Easy Sustainable Gardening (Bonus! How to Apply it to Enhance Childhood Learning)

Easy Sustainable Gardening

(Bonus! How it Can Enhance Childhood Learning)

While many Americans have found themselves working from home and faced with an extended summer vacation for their children in the midst of this pandemic, there have been raised concerns on fresh food shortages as well as the toll this may take on the future of our nation's young minds. Scrambling for activities to not only keep us engaged but also to promote the development, encouragement and enhancement of the little one's minds and skills while they are unable to participate in their traditional education schedules. Gardening is an easy and affordable way to not only acquire sustainable food options but also offer children the chance the learn, enjoy the outdoors, and bond with you in the process. Not to mention, it leaves your yard a beautiful spectacle in just a short period of time! 

Bountiful Kitchen Scraps

There is a multitude of options for what to start growing when it comes to leftover kitchen scraps or inexpensive pantry items that make great starters to a mini-science project turned mid-summer dinner choice. Generally, organic produce is the best to use given the lack of pesticides than can hinder the regrowth from happening. Most of the fresh foods that you have "cores" left after cutting, such as celery and lettuce or romaine, can be stabbed with a few toothpicks on the non-cut end and put in a glass of water to start sprouting new growth, then can be transferred to the garden or a pot shortly after. A similar method can be used for avocado seeds and sweet potatoes or green onions to keep them half submerged until they root and sprout. 

Dried beans, lentils, and peas can be placed on wet paper towels in a plastic bag or container until they begin to sprout and then transferred to a small pot or directly into your garden. This method can be applied similarly in the instance of fruit like cherries, peaches, and apples but you will need to keep them in the refrigerator or other cold place for a couple months to get them to "wake up". Whereas these fruit seeds are partial to a cold and moist environment for their early start, tomatoes for instance ARE NOT. Tomato seeds can be purged, left on a paper towel to dry out a couple days then can be planted directly in a moist soil area in your indoor/outdoor pots or garden beds. 

Culminating Crops and Kids

With a slew of options to choose from either being left over from last night's dinner or robbed from the pantry stash, you have a great start to the perfect lesson plan for the kids on a fair weather day. Here is a list of potentially teachable points for you to make while enjoying the weather and quality family time. 

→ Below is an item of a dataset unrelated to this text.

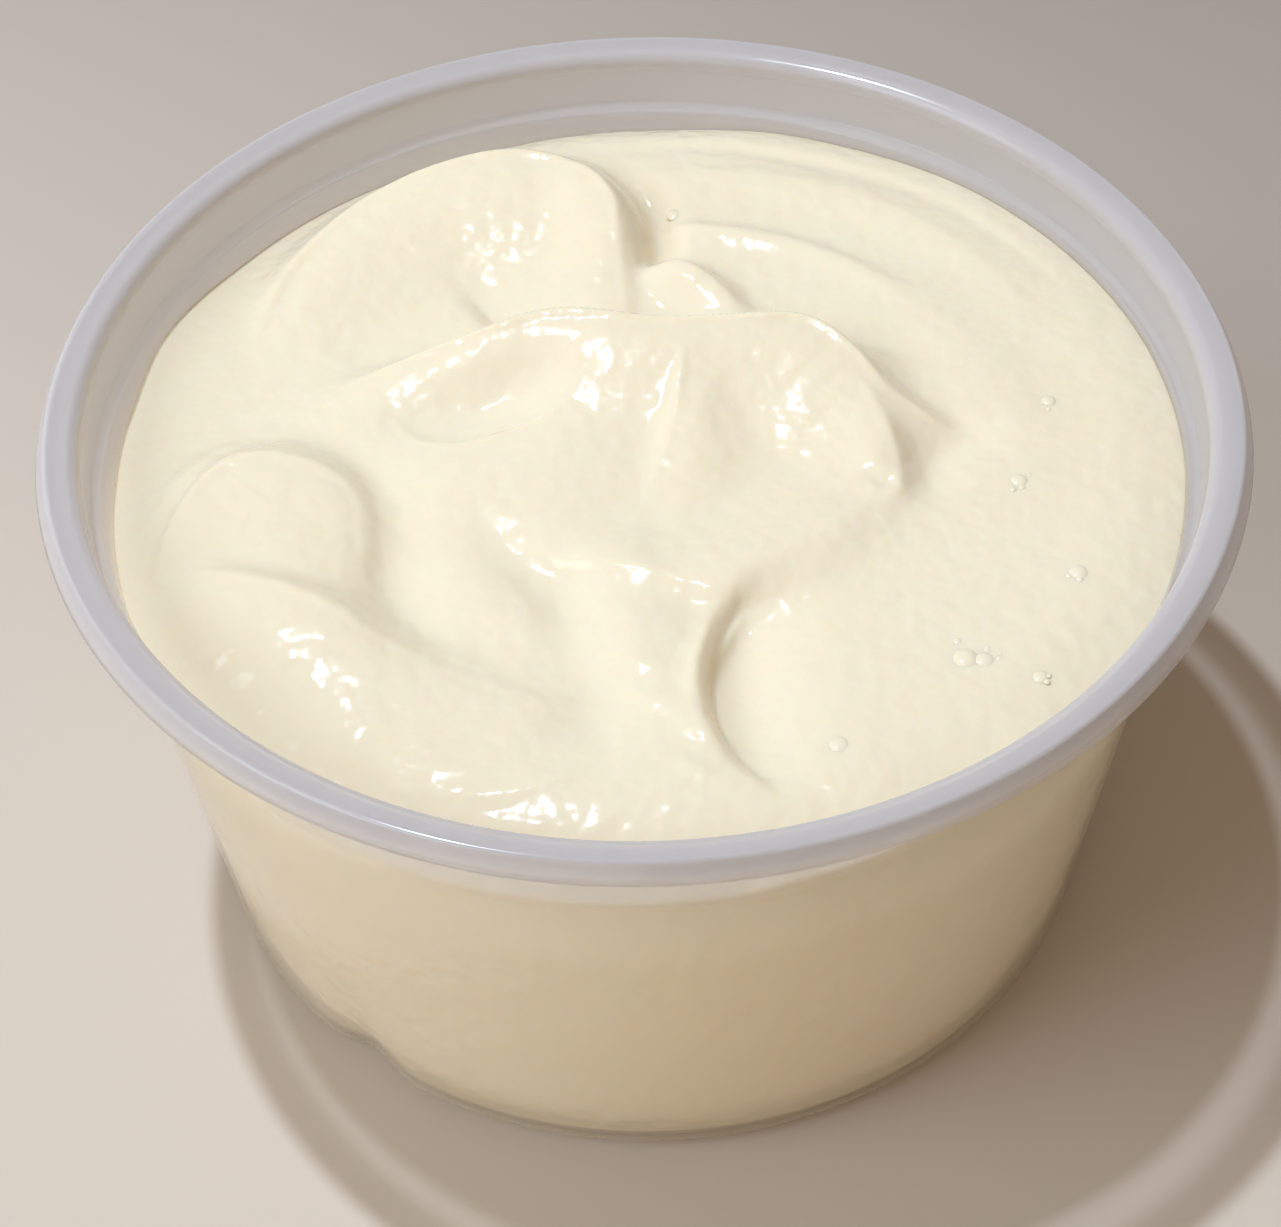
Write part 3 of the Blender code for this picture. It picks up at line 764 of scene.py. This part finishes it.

  • Folding towels into shapes for seeds to sprout on 
  • Measuring amount of soil per container 
  • Counting seeds per soil content
  • Patience while they grow 
  • Responsibility to water and nurture their plants
  • Planning and organizing the best times to transfer seeds to garden beds or pots
  • Labeling where and what each seed would be
  • How proper nourishment of plants can apply to healthy eating habits 
  • Build confidence in allowing them to see what they have done
  • Encourage health activity and exercise
  • Highlighting the importance of taking care or the environment around us and the plants
  • Safety with tools and sharp objects like toothpicks and shovels
  • and many more.. 

Once your plants have all started to grow there are vastly more teachable items such as colors, how many leaves, where to place for best sun light per plant, what certain parts of the plants are called and even how they form. If you and the kids are feeling extra adventurous, check out this article on composting your fertilizer from the EPA! Composting is a super easy and inexpensive way to help your newly formed harvest thrive.

Fruitful Harvests

No matter the choices you make in what to grow (or if you leave that to the little ones to choose) you will surely have loads of fun with an added wealth of knowledge. Children's interactions not only with the outdoors but with the applied principles that gardening can illustrate will leave you feeling great and cement future problem solving abilities with the satisfaction of achievement in your little ones. 

Make sure to check the criteria for sunlight, water consumption, and correct pot size for the seeds of your choosing in order to secure the best yield on each plant. If you have older children you can add this to the list of items to teach them and journal their tracking. 

Let us know what plants you and your little ones choose! How did they turn out? What teachable moments have you had? 

Best of luck in your sustainable gardening projects!